In my opinion if someone chooses not to attend a wedding due to the lack of alcohol, then those are not the people I would want at my wedding. The point of a wedding is to celebrate with the happy couple. People can suck it up and not drink for the few hours of a reception. Congrats on your sobriety! Keep up the excellent work!
I think it more depends on the crowd. If it's common to have alcohol at events with your friends & family, then of course it's odd to not have it. But if people generally don't drink anyway then they won't miss it. For my family & all of our friends, not having alcohol would have been super weird. But for my husband's family, they wouldn't miss it. His sister and his stepmother currently have drinking problems and his uncle has been sober for around 20 years. We chose to have alcohol. We've been to one dry wedding and it was still a nice event.
Congrats on your wedding and sobriety. While I have to agree with the idea of providing no alcohol just because Uncle Pete is an alcoholic or recovering alcoholic is a little bit if an overkill move. The bride or groom being alcoholics or recovering alcoholics is a completely different move.
I think that when many people talk about whether to have alcohol at a wedding due to the presence of alcoholics, they are talking about active alcoholics rather than people in recovery. The fear is that Uncle Pete will get drunk and pick a fight with the best man, for example. But in that situation, not serving alcohol is unlikely to work. If you're lucky, Uncle Pete will leave as early as is humanly possible. If you're unlucky, Uncle Pete will arrive already drunk, and/or bring a hip flask.
Your situation is quite different. You already have the motivation to stay in recovery, and are just trying to find a way not to encounter too much temptation.
CONGRATS on your sobriety! I have people complaining about my dry wedding, but honestly, I don't think people are going to care in the end. In fact, looking back on it a week later, I doubt anyone will remember that there wasn't alcohol. It's an expensive addition, and we all have family/friends that can go a little too far with it.
I think your choice is amazing and again, you are SO awesome for having made it this far! If people want to drink so bad, there are 364 other days of the year that they can do as they please. It's not your job to make sure everyone else has exactly what they want. It's your day!
Congrats on your sobriety! Put yourself first!
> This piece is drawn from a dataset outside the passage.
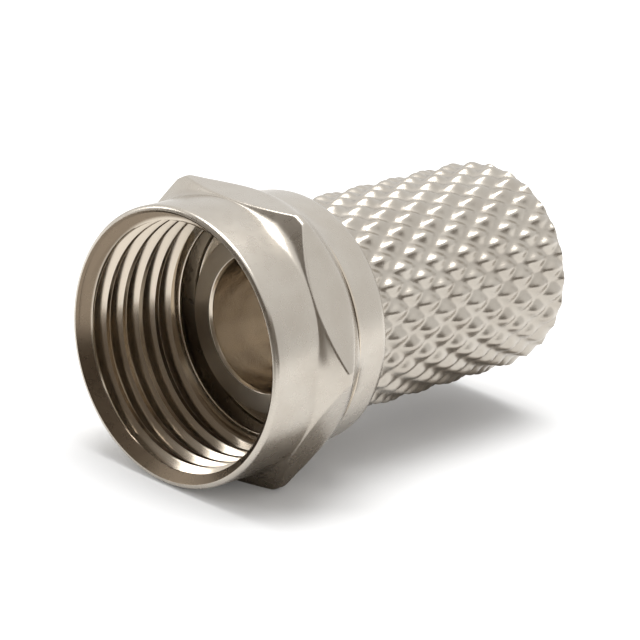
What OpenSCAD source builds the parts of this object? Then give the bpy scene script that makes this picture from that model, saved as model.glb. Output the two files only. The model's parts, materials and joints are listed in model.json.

Your well being is more important than the opinions of others! ❤️
it's your wedding, so you can serve whatever you want. if anyone criticizes the fact that there is no alcohol, that just reflects badly on them. there are a lot of reasons behind why people choose to have dry events, and you don't owe an explanation!
we had a dry wedding and everyone had a great time. if anyone thought it was dumb, we never heard. we had a coffee bar which was a huge hit! people should be there to celebrate your marriage, not to get drunk. if someone has an issue with that, I honestly wouldn't want them there anyway!
Congrats on your sobriety! I totally agree you shouldn’t have to serve alcohol if that’s an issue for you. I have severe gluten and dairy allergies so our entire wedding was gluten and dairy free lol. Honestly no one even noticed unless we pointed it out to them (like we just substituted pasta for potatoes, left the cheese off the salads, etc). Our cake was also all gluten and dairy free. Our venue kept suggesting that I have a gluten free dairy free cupcake and then have the cake be regular. Like no though, it’s my wedding and I want to be able to eat my own food/cake! I’m not spending $600 on a cake I’m allergic to. Just couldn’t bring myself to do that lol.
I see what she is saying. Whether sobriety is the reason or not I agree with a pp that people are there to celebrate the couple. I see posts on here judging people for not wanting to have alcohol because for them that is not what they prefer. I agree with another pp that if someone were to not attend my day because I choose to do a cash bar or not serve alcohol then I apparently am not important to them. I know some people like to drink for social situations that is fine but that should not be the basis of a good wedding reception or not. I do not even think it is a know your crowd thing rather what the bride and groom want. I have attended a cash bar wedding and a dry wedding as well as liquor pouring like crazy and I never thought one was better than the other personally. Not trying to start an argument but some people can be rude about people choosing to not have alcohol for and I think that is a part of what some posters mean.